As someone who: - would love to self host, and would much prefer keeping it to Postgres / Redis for which there is widespread knowledge on how to host - would like you to keep your development velocity up

I'd encourage you not to switch databases, or at least to defer this for a while. I can't imagine you'll have issues with the amount of WAL written for quite a while, and by that time, the world could be quite different (OrioleDB might be mature! https://github.com/orioledb/orioledb)

I should have been more explicit.

I do not intend to change the Postgres database or introduce a new one. I’m sure this won’t be an issue for the majority use-case.

However, I am open to learning more about alternate ways to efficiently handle Yjs state updates, which may be useful for a cloud version that would run at scale. If I were to go that way, it would not affect self-hosted users and would probably be via a reference pointer and not a database switch.

This is absolutely not an issue at the moment. Nothing to worry about.

MyRocks speaks MySQL. It’s just a different storage engine behind MySQL, replacing InnoDB. The major change I can think of would be replacing the `uuid` type with `bin(16)`, and needing to do the encoding and decoding in the app.

Re: development velocity, IMO there’s a solid base product now.
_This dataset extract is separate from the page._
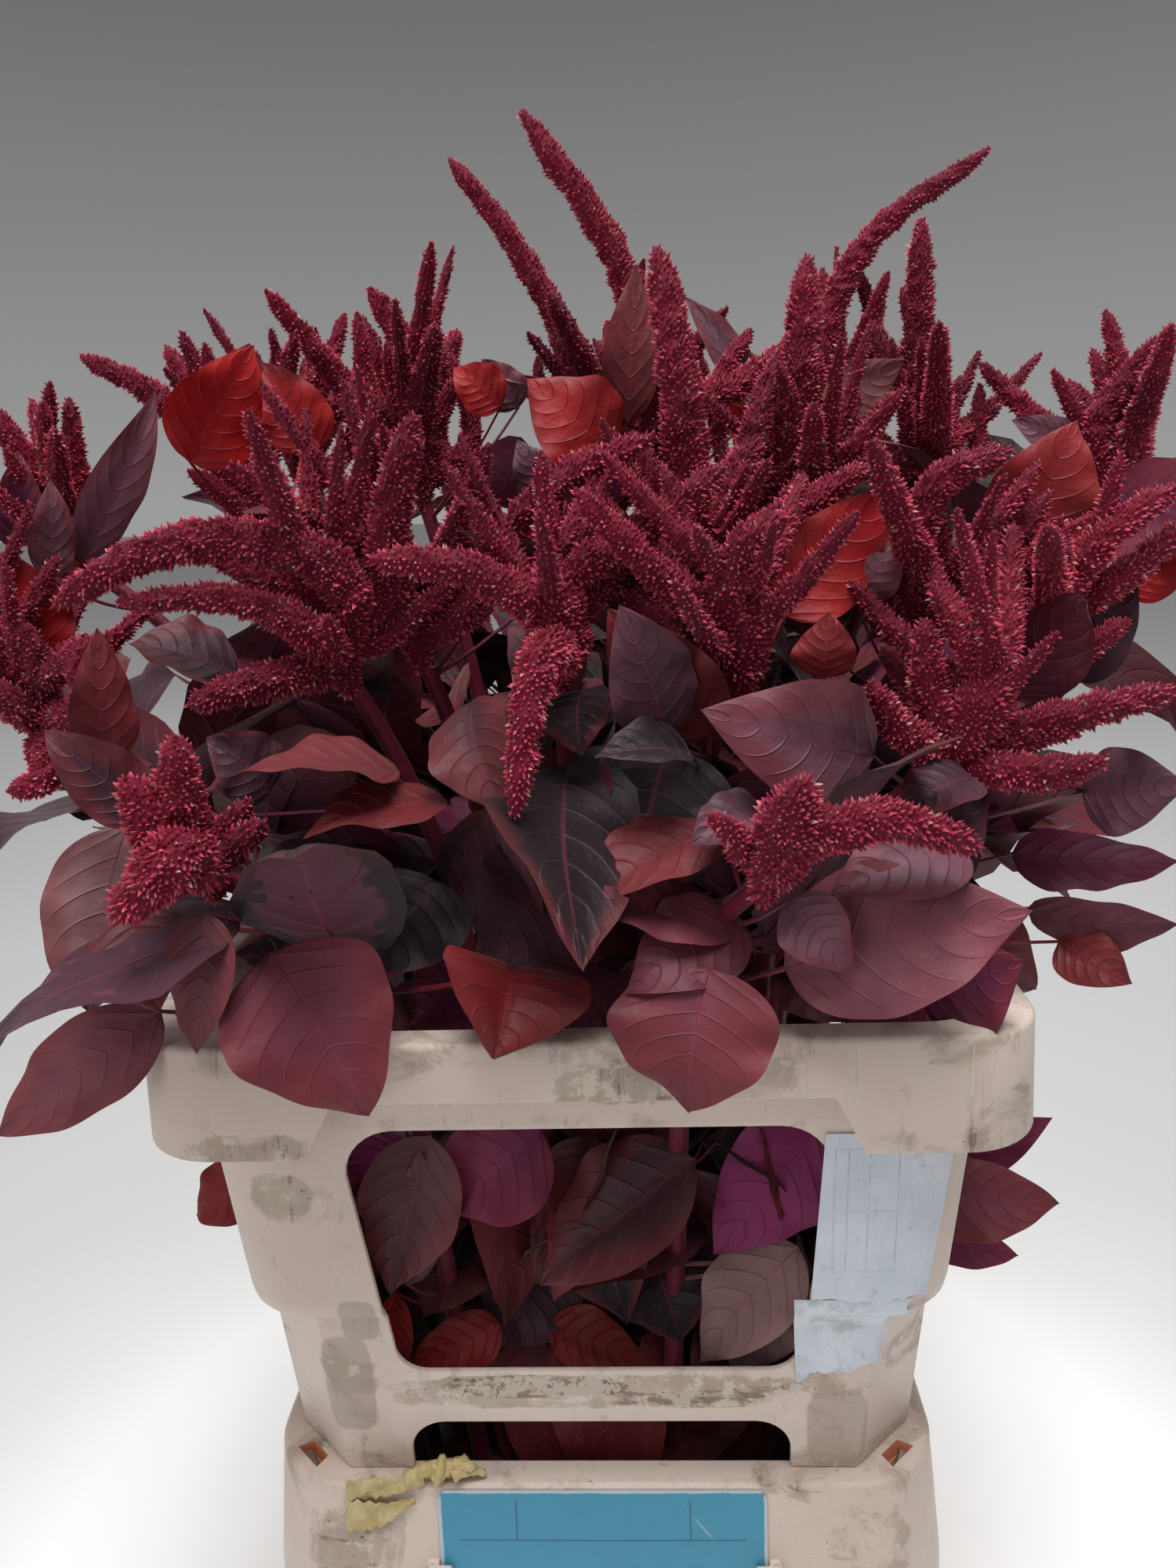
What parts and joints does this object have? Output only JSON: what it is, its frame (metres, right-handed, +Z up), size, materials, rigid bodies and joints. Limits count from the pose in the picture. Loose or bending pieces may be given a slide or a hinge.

I feel like it’s a great time to make a solid change to help future velocity, but I’m not OP.

Agreed that if you want to keep the relational part, using the DB to store pointers is probably the easiest, though it might require rethinking search.

I appreciate you at least considering the various options. If you do nothing else, tuning Postgres parameters, optimizing column ordering, and removing duplicated indices will be a great step forward that is completely backwards-compatible.